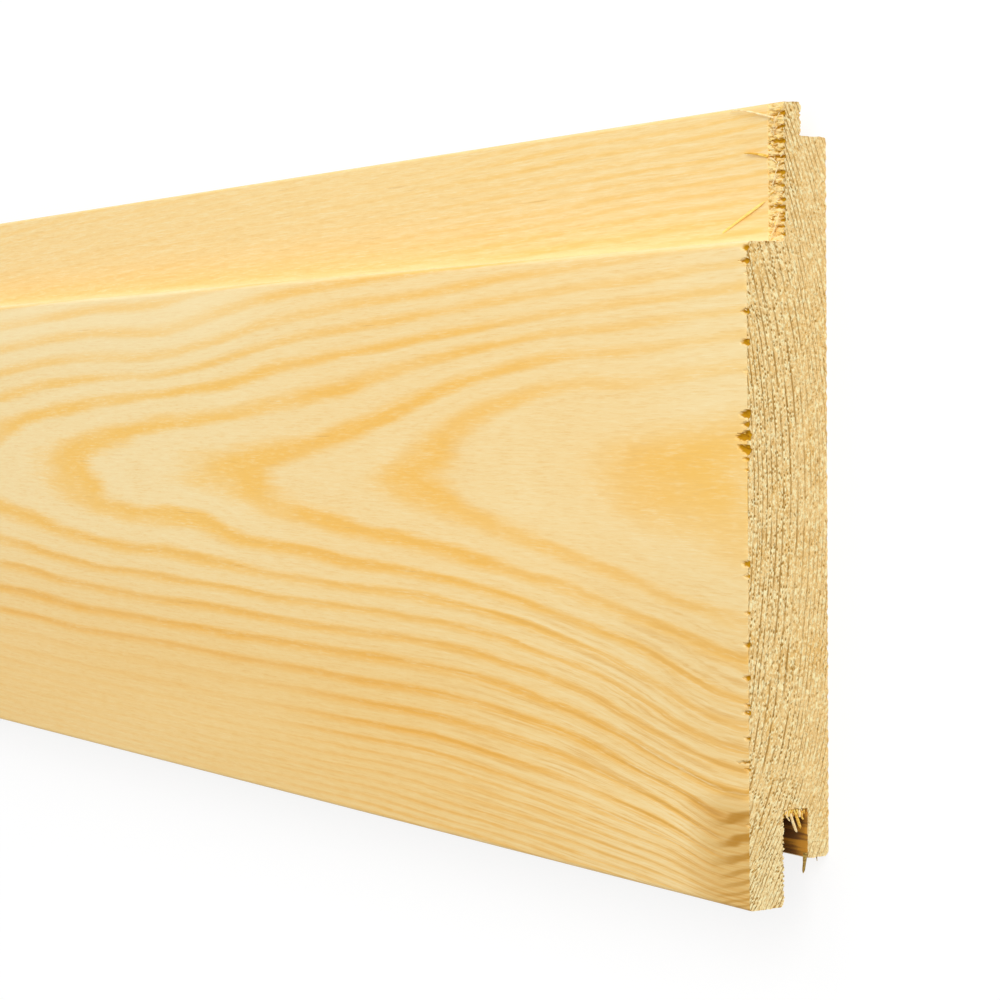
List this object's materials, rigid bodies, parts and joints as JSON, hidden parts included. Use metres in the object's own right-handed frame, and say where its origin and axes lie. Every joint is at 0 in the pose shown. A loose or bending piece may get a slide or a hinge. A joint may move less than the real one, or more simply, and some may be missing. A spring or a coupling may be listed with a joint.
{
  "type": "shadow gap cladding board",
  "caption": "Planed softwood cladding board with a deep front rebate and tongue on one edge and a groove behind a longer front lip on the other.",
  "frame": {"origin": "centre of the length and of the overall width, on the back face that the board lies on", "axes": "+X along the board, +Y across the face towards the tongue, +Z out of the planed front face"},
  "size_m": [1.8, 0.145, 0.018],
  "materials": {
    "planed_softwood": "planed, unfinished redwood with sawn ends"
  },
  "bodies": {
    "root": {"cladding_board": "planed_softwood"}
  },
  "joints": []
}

◇ ◇ ◇ ◇ ◇

TASK OBJECTIVE: Please repeat the listing exactly, with nothing left out.

WRITTEN ANSWER:
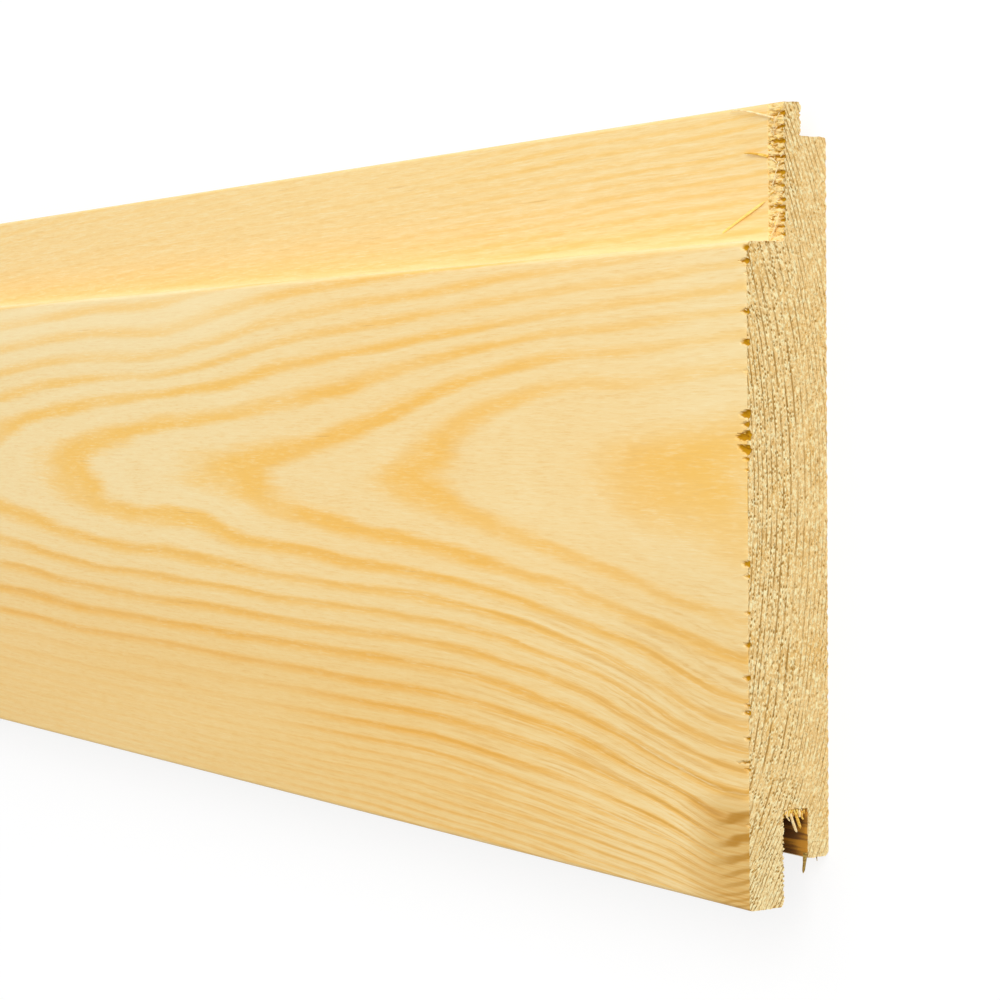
List this object's materials, rigid bodies, parts and joints as JSON, hidden parts included. Use metres in the object's own right-handed frame, and say where its origin and axes lie. Every joint is at 0 in the pose shown. A loose or bending piece may get a slide or a hinge. A joint may move less than the real one, or more simply, and some may be missing. A spring or a coupling may be listed with a joint.
{
  "type": "shadow gap cladding board",
  "caption": "Planed softwood cladding board with a deep front rebate and tongue on one edge and a groove behind a longer front lip on the other.",
  "frame": {"origin": "centre of the length and of the overall width, on the back face that the board lies on", "axes": "+X along the board, +Y across the face towards the tongue, +Z out of the planed front face"},
  "size_m": [1.8, 0.145, 0.018],
  "materials": {
    "planed_softwood": "planed, unfinished redwood with sawn ends"
  },
  "bodies": {
    "root": {"cladding_board": "planed_softwood"}
  },
  "joints": []
}